Read/Reading: A whole lot of Mick Herron, as mentioned above. The Fourth Girl, Wendy Corsi Staub. Shattered, Hanif Kureishi (audio).
Rereading: Fiona Range, Mary McGarry Morris.
Me, me, me: I’ll be at the Tennessee Williams Festival in New Orleans at the end of the month, talking memoir and mystery. I’m a Grandmaster in case you missed the news. Also, Murder Takes a Vacation has received a starred review in Library Journal, but I’m not sure I’m allowed to quote from it yet. Preorder here. Please?

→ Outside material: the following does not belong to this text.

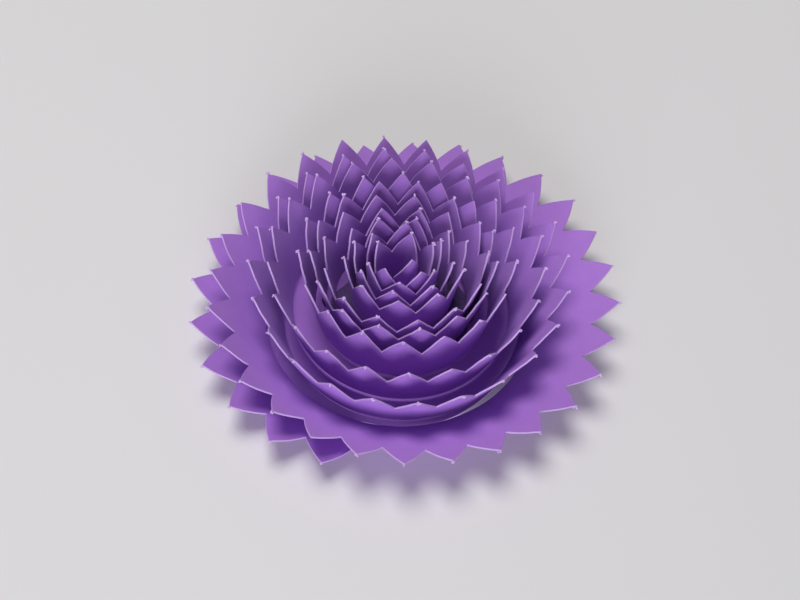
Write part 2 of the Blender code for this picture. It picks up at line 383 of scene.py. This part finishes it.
class Tree:
    """A geometry node tree in the making."""

    def __init__(self, name, inputs):
        self.tree = bpy.data.node_groups.new(name, "GeometryNodeTree")
        self.tree.interface.new_socket("Geometry", in_out="INPUT", socket_type="NodeSocketGeometry")
        self.tree.interface.new_socket("Geometry", in_out="OUTPUT", socket_type="NodeSocketGeometry")
        for label, kind in inputs.items():
            self.tree.interface.new_socket(label, in_out="INPUT", socket_type="NodeSocket" + kind)
        self.entry = self.tree.nodes.new("NodeGroupInput")
        self.exit = self.tree.nodes.new("NodeGroupOutput")

    def given(self, label):
        return self.entry.outputs[label]

    def node(self, kind, **settings):
        made = self.tree.nodes.new(kind)
        for key, value in settings.items():
            setattr(made, key, value)
        return made

    def feed(self, socket, source):
        if isinstance(source, bpy.types.NodeSocket):
            self.tree.links.new(source, socket)
        else:
            socket.default_value = source

    def sum(self, operation, *sources):
        made = self.node("ShaderNodeMath", operation=operation)
        for socket, source in zip(made.inputs, sources):
            self.feed(socket, source)
        return made.outputs[0]

    def scaled(self, vector, factor):
        made = self.node("ShaderNodeVectorMath", operation="SCALE")
        self.feed(made.inputs[0], vector)
        self.feed(made.inputs["Scale"], factor)
        return made.outputs[0]

    def attribute(self, name, kind):
        made = self.node("GeometryNodeInputNamedAttribute", data_type=kind)
        made.inputs["Name"].default_value = name
        return made.outputs["Attribute"]

    def random(self, low, high, seed, identity=None, kind="FLOAT"):
        made = self.node("FunctionNodeRandomValue", data_type=kind)
        lows = [socket for socket in made.inputs if socket.name == "Min" and socket.enabled]
        highs = [socket for socket in made.inputs if socket.name == "Max" and socket.enabled]
        self.feed(lows[0], low)
        self.feed(highs[0], high)
        self.feed(made.inputs["Seed"], seed)
        if identity is not None:
            self.feed(made.inputs["ID"], identity)
        return [socket for socket in made.outputs if socket.enabled][0]

    def finish(self, geometry, material):
        """Ends the tree in real faces that carry their material."""
        real = self.node("GeometryNodeRealizeInstances")
        paint = self.node("GeometryNodeSetMaterial")
        self.feed(real.inputs["Geometry"], geometry)
        self.feed(paint.inputs["Geometry"], real.outputs["Geometry"])
        self.feed(paint.inputs["Material"], material)
        self.feed(self.exit.inputs["Geometry"], paint.outputs["Geometry"])
        return self.tree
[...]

Finally, these are the runner-up looks for the Edgar ceremony on May 1. You’ll have to wait to see the winner. Who knows, maybe I’ll change halfway through the ceremony, like a bridezilla or one of those kids on My Super Sweet 16.4


Kaminsky and I were both short-listed for the Edgar in 1998, for best paperback original, and he was later named a Grandmaster. He died in 2006. I’m not very rah-rah about my alma mater because I think the Medill School of Journalism was unnecessarily sadistic, but I’m very proud of this old-school tie.
I also read a lot of Robert B. Parker, in part because my first husband said I needed to read one book we already owned before I could buy any new books.
The conventional wisdom was also that there were too many smart-ass female PI’s according to some of my rejection letters.
I won’t. UPDATE UPDATE UPDATE: Both outfits are actually jumpsuits. With pockets! And they are fabulous. But the chosen one is better still. And, yes, it has pants. And pockets.
Oh how I loved Trixie Belden! My sister always got to read them first. I’m still bitter.
Love this. The Half Magic books played a pivotal role in my childhood reading habits. I have the collection and reread at least Half Magic every summer.